• Source material:
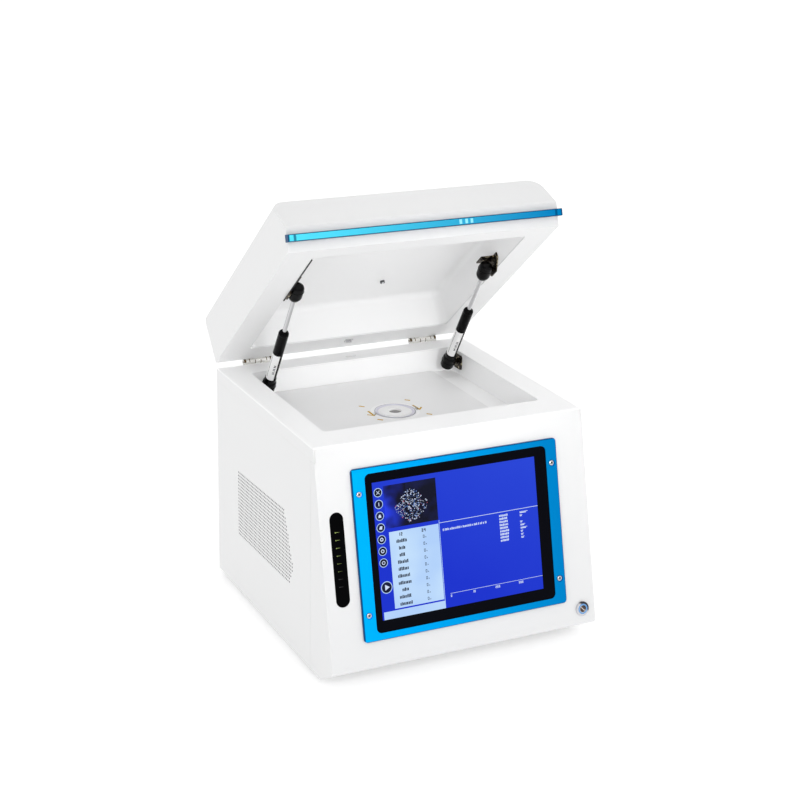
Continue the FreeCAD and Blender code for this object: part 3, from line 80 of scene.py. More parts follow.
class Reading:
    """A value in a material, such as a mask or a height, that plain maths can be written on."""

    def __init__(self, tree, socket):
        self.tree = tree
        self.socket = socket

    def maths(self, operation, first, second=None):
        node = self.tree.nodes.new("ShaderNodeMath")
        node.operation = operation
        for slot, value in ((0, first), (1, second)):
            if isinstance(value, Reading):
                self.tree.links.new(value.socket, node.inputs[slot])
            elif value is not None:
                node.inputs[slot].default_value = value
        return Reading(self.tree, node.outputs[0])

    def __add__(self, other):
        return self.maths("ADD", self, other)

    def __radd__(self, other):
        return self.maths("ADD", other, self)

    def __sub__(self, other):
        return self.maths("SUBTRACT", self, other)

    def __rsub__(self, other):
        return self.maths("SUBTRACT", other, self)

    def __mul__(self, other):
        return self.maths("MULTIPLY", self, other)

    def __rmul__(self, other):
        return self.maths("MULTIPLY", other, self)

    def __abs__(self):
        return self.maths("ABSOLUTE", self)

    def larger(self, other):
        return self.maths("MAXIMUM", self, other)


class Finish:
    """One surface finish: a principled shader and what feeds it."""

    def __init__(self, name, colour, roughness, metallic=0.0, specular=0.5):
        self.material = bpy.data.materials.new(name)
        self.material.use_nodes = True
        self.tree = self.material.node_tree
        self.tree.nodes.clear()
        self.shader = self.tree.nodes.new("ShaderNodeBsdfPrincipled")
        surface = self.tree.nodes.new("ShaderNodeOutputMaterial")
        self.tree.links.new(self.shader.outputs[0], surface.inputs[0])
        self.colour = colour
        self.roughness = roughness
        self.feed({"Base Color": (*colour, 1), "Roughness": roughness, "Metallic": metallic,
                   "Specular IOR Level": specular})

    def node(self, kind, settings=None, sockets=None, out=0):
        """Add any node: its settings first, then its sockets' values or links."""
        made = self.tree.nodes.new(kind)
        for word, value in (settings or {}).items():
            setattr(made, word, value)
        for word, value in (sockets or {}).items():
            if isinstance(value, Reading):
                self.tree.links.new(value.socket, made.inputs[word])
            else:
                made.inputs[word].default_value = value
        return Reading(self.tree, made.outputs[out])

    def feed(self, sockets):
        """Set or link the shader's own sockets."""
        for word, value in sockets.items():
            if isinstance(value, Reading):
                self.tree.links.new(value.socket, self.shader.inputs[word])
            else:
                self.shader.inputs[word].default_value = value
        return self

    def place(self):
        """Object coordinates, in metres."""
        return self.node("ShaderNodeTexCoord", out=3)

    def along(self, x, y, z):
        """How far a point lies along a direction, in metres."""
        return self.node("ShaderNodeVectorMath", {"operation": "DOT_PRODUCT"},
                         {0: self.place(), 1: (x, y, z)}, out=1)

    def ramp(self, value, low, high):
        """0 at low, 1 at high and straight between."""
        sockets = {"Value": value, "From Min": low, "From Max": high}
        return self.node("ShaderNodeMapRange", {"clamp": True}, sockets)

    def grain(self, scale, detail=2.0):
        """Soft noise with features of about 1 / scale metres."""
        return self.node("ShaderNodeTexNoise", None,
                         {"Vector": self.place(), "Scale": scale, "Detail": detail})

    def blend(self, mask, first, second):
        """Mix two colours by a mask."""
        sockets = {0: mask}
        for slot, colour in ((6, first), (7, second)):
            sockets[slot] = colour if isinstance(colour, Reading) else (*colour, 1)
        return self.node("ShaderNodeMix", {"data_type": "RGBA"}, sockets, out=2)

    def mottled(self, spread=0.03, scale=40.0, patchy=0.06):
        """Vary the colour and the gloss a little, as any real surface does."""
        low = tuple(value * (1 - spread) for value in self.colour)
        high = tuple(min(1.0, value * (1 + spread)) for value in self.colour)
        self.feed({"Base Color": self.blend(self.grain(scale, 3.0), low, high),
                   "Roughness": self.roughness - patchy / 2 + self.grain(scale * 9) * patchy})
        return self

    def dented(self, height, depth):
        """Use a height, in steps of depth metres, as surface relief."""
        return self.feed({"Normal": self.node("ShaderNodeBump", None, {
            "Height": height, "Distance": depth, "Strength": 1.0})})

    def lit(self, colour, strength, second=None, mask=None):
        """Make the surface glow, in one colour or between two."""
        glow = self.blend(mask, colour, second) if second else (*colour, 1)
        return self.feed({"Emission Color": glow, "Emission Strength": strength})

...

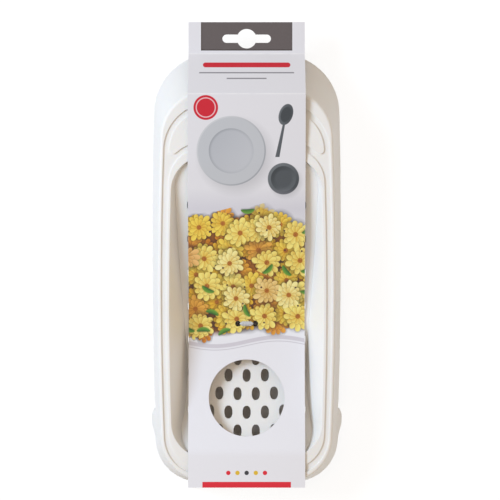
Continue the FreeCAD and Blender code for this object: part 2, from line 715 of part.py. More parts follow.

• Requirement:
Using the entries above, give again exactly the lines from the line holding "scene.py. More parts follow." through the line holding "surface finish: a". Include both end lines and nothing else.

• Written answer:
Continue the FreeCAD and Blender code for this object: part 3, from line 80 of scene.py. More parts follow.
class Reading:
    """A value in a material, such as a mask or a height, that plain maths can be written on."""

    def __init__(self, tree, socket):
        self.tree = tree
        self.socket = socket

    def maths(self, operation, first, second=None):
        node = self.tree.nodes.new("ShaderNodeMath")
        node.operation = operation
        for slot, value in ((0, first), (1, second)):
            if isinstance(value, Reading):
                self.tree.links.new(value.socket, node.inputs[slot])
            elif value is not None:
                node.inputs[slot].default_value = value
        return Reading(self.tree, node.outputs[0])

    def __add__(self, other):
        return self.maths("ADD", self, other)

    def __radd__(self, other):
        return self.maths("ADD", other, self)

    def __sub__(self, other):
        return self.maths("SUBTRACT", self, other)

    def __rsub__(self, other):
        return self.maths("SUBTRACT", other, self)

    def __mul__(self, other):
        return self.maths("MULTIPLY", self, other)

    def __rmul__(self, other):
        return self.maths("MULTIPLY", other, self)

    def __abs__(self):
        return self.maths("ABSOLUTE", self)

    def larger(self, other):
        return self.maths("MAXIMUM", self, other)


class Finish:
    """One surface finish: a principled shader and what feeds it."""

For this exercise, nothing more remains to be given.